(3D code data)
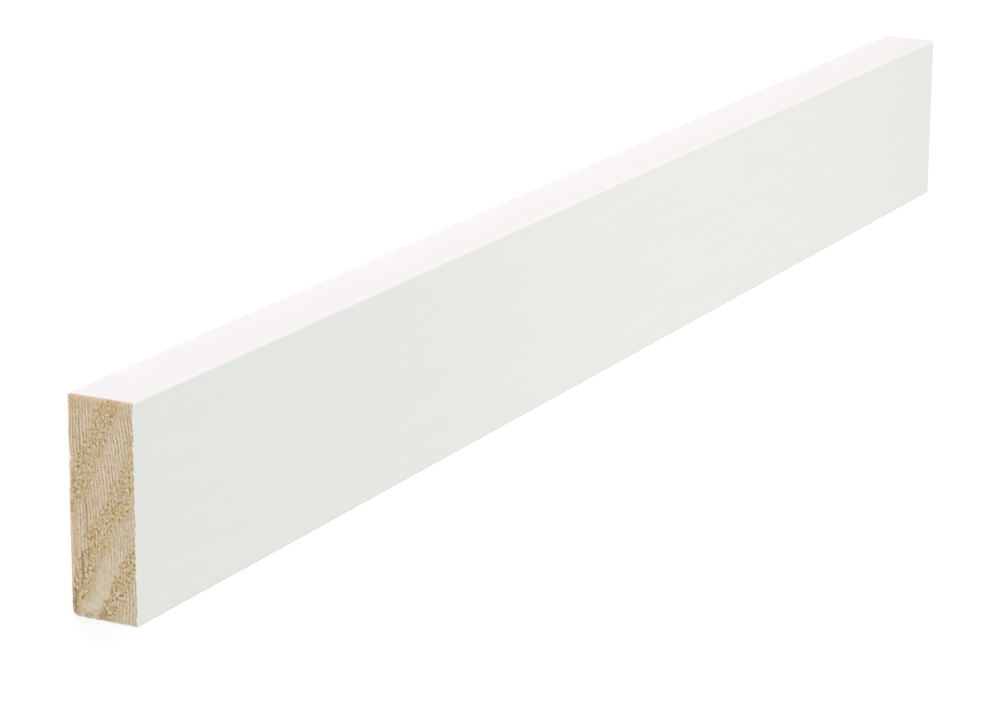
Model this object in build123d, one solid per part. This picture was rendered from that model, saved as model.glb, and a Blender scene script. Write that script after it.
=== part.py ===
from build123d import *
import os

# A flat moulding: one planed strip of pine, painted white and sawn to length, lying on its back.
# X runs along the strip, Y across its wide face, and Z up through its thickness.
# The origin is the middle of the back, which is the side that is fixed to the wall.
# All sizes are in millimetres.

length = 420.0  # between the two sawn ends
width = 45.0  # across the wide face
thickness = 15.0  # from the back to the wide face
face_arris_radius = 0.5  # of the two long arrises beside the wide face
back_arris_radius = 0.6  # of the two long arrises beside the back


def planed_section():
    """The section that the planer leaves, standing on its back: flat sides and four rounded arrises."""
    with BuildSketch(Plane.YZ) as section:
        Rectangle(width, thickness, align=(Align.CENTER, Align.MIN))
        fillet(section.vertices().group_by(Axis.Y)[-1], face_arris_radius)
        fillet(section.vertices().group_by(Axis.Y)[0], back_arris_radius)
    return section.sketch


def sawn_strip():
    """The section run out along the strip, to a square saw cut at each end."""
    return extrude(planed_section(), amount=length / 2, both=True)


os.makedirs("parts", exist_ok=True)
export_step(sawn_strip(), "parts/flat_moulding.step")
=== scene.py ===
import math

import bpy
import numpy as np
from mathutils import Matrix, Vector


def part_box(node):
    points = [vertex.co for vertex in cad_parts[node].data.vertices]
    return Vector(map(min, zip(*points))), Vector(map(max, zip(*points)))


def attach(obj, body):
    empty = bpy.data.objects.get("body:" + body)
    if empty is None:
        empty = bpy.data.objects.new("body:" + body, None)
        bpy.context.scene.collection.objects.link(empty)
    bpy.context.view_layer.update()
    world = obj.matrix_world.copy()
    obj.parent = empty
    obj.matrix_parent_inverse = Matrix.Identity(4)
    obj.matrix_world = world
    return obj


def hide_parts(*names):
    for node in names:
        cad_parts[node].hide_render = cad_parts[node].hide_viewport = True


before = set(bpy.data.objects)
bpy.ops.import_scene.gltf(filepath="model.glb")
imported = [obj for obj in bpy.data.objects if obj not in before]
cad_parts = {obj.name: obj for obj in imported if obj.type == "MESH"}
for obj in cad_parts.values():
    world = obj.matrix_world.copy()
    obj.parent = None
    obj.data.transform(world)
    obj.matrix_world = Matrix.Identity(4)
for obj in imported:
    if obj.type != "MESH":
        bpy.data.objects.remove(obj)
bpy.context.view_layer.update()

# The looks of a flat moulding: a painted strip of pine with two sawn ends.
# X runs along the strip, Y across its wide face and Z out of it, from the middle of the back.
# Sizes are in millimetres, unless a comment says metres, and become metres where mesh and nodes are made.

MM = 0.001
LOW, HIGH = (np.array(corner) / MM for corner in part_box("flat_moulding"))
LENGTH, WIDTH, THICKNESS = HIGH - LOW
FACE_ARRIS = 0.5  # radius of the arrises beside the wide face
BACK_ARRIS = 0.6  # radius of the arrises beside the back

# The mesh: an even grid over each sawn end, and rings of points along the strip, closer near the ends.
CELL = 0.14
END_STATIONS = (0.12, 0.3, 0.6, 1.1, 2.0, 3.5, 6.0)  # from each end
STATION_PITCH = 25.0  # over the rest
BARE_BACK_TO = 0.35 * BACK_ARRIS  # how high up its arrises the bare back reaches

# The seeds of all that is random.
NEAR_END_SEED = 13113
FAR_END_SEED = 23
LONG_FACES_SEED = 5

# The tree's growth rings run along the strip, about a pith that lies outside it.
PITH_Y = 168.9
PITH_Z = -336.9
RING_RADIUS = 383.6  # from the pith to the middle of the section
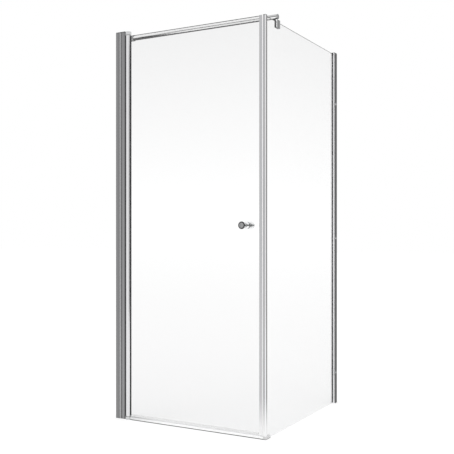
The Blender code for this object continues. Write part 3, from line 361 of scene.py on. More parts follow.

### [PROBLEM]
In the listing above, find the line with "return section.sketch" and the line with "obj.matrix_world = world". Output those two lines and every line between them, exactly as written.

### [WRITTEN SOLUTION]
    return section.sketch


def sawn_strip():
    """The section run out along the strip, to a square saw cut at each end."""
    return extrude(planed_section(), amount=length / 2, both=True)


os.makedirs("parts", exist_ok=True)
export_step(sawn_strip(), "parts/flat_moulding.step")
=== scene.py ===
import math

import bpy
import numpy as np
from mathutils import Matrix, Vector


def part_box(node):
    points = [vertex.co for vertex in cad_parts[node].data.vertices]
    return Vector(map(min, zip(*points))), Vector(map(max, zip(*points)))


def attach(obj, body):
    empty = bpy.data.objects.get("body:" + body)
    if empty is None:
        empty = bpy.data.objects.new("body:" + body, None)
        bpy.context.scene.collection.objects.link(empty)
    bpy.context.view_layer.update()
    world = obj.matrix_world.copy()
    obj.parent = empty
    obj.matrix_parent_inverse = Matrix.Identity(4)
    obj.matrix_world = world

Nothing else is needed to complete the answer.